The timeline is ambitious — perhaps unrealistically so. Phase 3 completion by 2036 would require sustained funding commitments across multiple presidential administrations, something NASA has rarely achieved. The agency does not currently have an approved fallback architecture if the Moon base concept stalls, and a replacement plan would need to pass Critical Design Review before any hardware could be built — a process that typically takes years [18].

A Gamble on Speed Over Resilience

The Gateway pause represents the most significant strategic pivot in human spaceflight since the Obama administration canceled the Constellation program in 2010. That cancellation, which scrapped the Ares I and Ares V rockets along with the Altair lunar lander, was followed by years of programmatic drift before Artemis emerged as the successor architecture [19].

The current pivot carries similar risks.

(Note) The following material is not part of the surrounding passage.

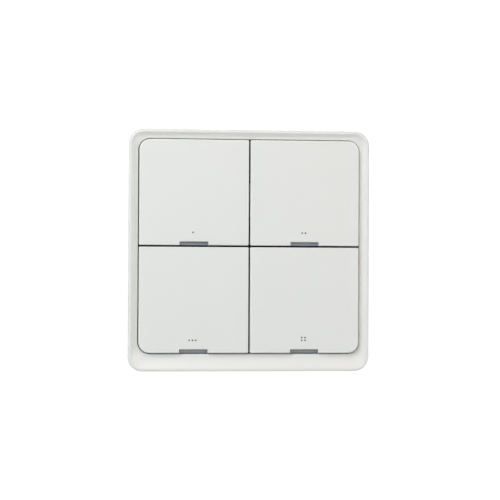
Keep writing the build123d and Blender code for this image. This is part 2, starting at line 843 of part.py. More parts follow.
entry_front = -ENTRY_IN
entry_back = entry_front - CLAMP_T - CLAMP_SPACE - PRESSURE_T
terminal_bottom = -HOUSING_H / 2
entry_top = terminal_bottom + ENTRY_DEPTH
screw_up = terminal_bottom + TERMINAL_SCREW_UP
head_seat = housing_back + TERMINAL_WELL_DEPTH


def terminal_block():
    inner_bottom = -mouth_h / 2 + TERMINAL_FIT
    inner_h = terminal_top - inner_bottom
    body = block(0, (terminal_top + inner_bottom) / 2, terminal_w, inner_h, -TERMINAL_STEP_IN, power_back)
    outer_up = terminal_bottom + TERMINAL_H / 2
    outer = block(0, outer_up, terminal_w, TERMINAL_H, housing_back, -TERMINAL_STEP_IN)
    outer = chamfer(outer.faces().sort_by(Axis.Y)[-1].edges(), TERMINAL_EDGE)
    body += outer
    for x in pole_xs():
        entry_up = (terminal_bottom + entry_top) / 2
        body -= block(x, entry_up, ENTRY_W, ENTRY_DEPTH, entry_back, entry_front)
        body -= disc(x, screw_up, TERMINAL_WELL_R, housing_back, head_seat)
        body -= disc(x, screw_up, TERMINAL_SCREW_R + TERMINAL_SCREW_FIT, head_seat, entry_back)
    return body


def clamp_plate(x, out_from, out_to):
    width = ENTRY_W - 2 * CLAMP_SIDE_AIR
    bottom = terminal_bottom + CLAMP_END_AIR
    return block(x, (bottom + entry_top) / 2, width, entry_top - bottom, out_from, out_to)


def terminal_contacts():
    """The fixed plate of each pole, at the front of its wire entry."""
    return [clamp_plate(x, entry_front - CLAMP_T, entry_front) for x in pole_xs()]


def terminal_pressure_plates():
    """The plate that each screw drives onto the wire."""
    plates = []
    for x in pole_xs():
        plate = clamp_plate(x, entry_back, entry_back + PRESSURE_T)
        hole_r = TERMINAL_SCREW_R
        plates.append(plate - disc(x, screw_up, hole_r, entry_back, entry_back + PRESSURE_T))
    return plates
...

By abandoning a program with $5.3 billion in sunk costs, international commitments from four partner agencies, and over a billion dollars in delivered hardware, NASA is betting that a Moon base will prove technically feasible, politically durable, and financially sustainable in ways that Gateway was not [10][1].

Isaacman's framing — speed, competition with China, visible results before the end of Trump's term in early 2029 — optimizes for near-term political deliverables [2]. Whether it optimizes for the long-term goal of sustained human presence on the Moon is a question that will take years to answer. The hardware sitting in integration facilities, the international agreements left unfulfilled, and the revised timeline's dependence on technologies not yet demonstrated all suggest that the answer is far from certain.